**DIRECTION**
Beginning with the first line below, please repeat the material exactly, ending with the line that includes "# turned into Y by at_depth().".

**SUPPLIED DATA**
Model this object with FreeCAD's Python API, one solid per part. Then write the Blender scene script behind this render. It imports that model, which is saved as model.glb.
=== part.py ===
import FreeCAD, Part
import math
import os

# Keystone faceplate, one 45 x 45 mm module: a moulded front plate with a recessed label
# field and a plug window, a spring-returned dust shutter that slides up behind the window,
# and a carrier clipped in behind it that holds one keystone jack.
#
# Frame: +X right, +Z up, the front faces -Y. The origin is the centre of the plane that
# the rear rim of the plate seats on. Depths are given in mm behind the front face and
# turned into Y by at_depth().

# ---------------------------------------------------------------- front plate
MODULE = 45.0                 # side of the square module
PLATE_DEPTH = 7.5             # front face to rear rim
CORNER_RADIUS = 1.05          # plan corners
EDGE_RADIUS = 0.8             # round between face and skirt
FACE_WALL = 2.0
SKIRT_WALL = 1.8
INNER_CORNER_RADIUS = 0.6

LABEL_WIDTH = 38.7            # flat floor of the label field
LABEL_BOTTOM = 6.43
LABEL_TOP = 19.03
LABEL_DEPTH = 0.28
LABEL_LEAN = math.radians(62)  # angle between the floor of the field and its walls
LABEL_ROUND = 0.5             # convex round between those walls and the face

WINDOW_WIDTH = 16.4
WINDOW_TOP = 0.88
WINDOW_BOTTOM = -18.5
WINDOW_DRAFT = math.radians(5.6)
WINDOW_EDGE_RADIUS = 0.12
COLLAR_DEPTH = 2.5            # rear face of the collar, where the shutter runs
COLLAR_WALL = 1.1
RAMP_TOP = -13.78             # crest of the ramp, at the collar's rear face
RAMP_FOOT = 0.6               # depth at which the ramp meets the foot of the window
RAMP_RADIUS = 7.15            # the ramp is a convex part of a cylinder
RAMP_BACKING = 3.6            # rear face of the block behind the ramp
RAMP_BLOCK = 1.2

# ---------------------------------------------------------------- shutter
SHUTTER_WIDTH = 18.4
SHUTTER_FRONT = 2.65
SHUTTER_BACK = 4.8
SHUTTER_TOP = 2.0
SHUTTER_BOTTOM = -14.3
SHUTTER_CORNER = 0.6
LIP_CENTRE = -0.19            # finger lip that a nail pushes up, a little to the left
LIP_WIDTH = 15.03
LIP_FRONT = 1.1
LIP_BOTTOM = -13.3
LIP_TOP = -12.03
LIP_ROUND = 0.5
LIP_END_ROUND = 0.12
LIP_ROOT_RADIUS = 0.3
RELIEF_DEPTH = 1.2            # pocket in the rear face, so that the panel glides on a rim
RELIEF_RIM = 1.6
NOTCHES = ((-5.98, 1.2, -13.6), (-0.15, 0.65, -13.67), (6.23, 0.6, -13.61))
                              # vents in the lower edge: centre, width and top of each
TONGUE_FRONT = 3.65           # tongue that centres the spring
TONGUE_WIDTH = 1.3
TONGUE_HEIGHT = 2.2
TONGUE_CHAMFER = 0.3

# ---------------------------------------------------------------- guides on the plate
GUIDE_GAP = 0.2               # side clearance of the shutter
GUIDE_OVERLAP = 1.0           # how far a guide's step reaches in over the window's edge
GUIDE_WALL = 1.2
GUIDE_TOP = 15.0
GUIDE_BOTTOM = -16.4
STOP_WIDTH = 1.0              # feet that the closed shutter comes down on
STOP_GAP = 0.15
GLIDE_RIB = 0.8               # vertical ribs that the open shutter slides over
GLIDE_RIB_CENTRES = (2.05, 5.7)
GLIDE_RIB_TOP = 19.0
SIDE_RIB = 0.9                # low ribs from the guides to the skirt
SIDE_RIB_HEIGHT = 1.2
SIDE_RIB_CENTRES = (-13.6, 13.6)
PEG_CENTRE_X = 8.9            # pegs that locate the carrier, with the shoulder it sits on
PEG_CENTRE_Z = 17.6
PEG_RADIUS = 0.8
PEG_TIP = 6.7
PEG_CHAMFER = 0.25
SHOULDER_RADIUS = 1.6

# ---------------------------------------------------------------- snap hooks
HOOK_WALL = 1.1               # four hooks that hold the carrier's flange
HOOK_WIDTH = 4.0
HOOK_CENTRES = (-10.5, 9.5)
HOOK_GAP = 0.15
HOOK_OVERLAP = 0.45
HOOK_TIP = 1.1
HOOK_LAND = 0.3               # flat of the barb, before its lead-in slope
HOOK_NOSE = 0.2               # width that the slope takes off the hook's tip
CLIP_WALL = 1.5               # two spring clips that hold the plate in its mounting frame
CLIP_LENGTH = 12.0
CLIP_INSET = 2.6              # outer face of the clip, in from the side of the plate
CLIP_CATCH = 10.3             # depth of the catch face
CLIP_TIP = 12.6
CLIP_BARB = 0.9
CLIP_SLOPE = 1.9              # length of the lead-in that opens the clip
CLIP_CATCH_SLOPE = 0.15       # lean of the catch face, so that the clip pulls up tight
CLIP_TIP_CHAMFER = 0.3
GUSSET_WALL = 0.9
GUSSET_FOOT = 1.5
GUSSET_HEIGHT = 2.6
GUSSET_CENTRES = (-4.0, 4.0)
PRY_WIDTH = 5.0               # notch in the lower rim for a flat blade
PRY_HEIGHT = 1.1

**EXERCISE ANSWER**
Model this object with FreeCAD's Python API, one solid per part. Then write the Blender scene script behind this render. It imports that model, which is saved as model.glb.
=== part.py ===
import FreeCAD, Part
import math
import os

# Keystone faceplate, one 45 x 45 mm module: a moulded front plate with a recessed label
# field and a plug window, a spring-returned dust shutter that slides up behind the window,
# and a carrier clipped in behind it that holds one keystone jack.
#
# Frame: +X right, +Z up, the front faces -Y. The origin is the centre of the plane that
# the rear rim of the plate seats on. Depths are given in mm behind the front face and
# turned into Y by at_depth().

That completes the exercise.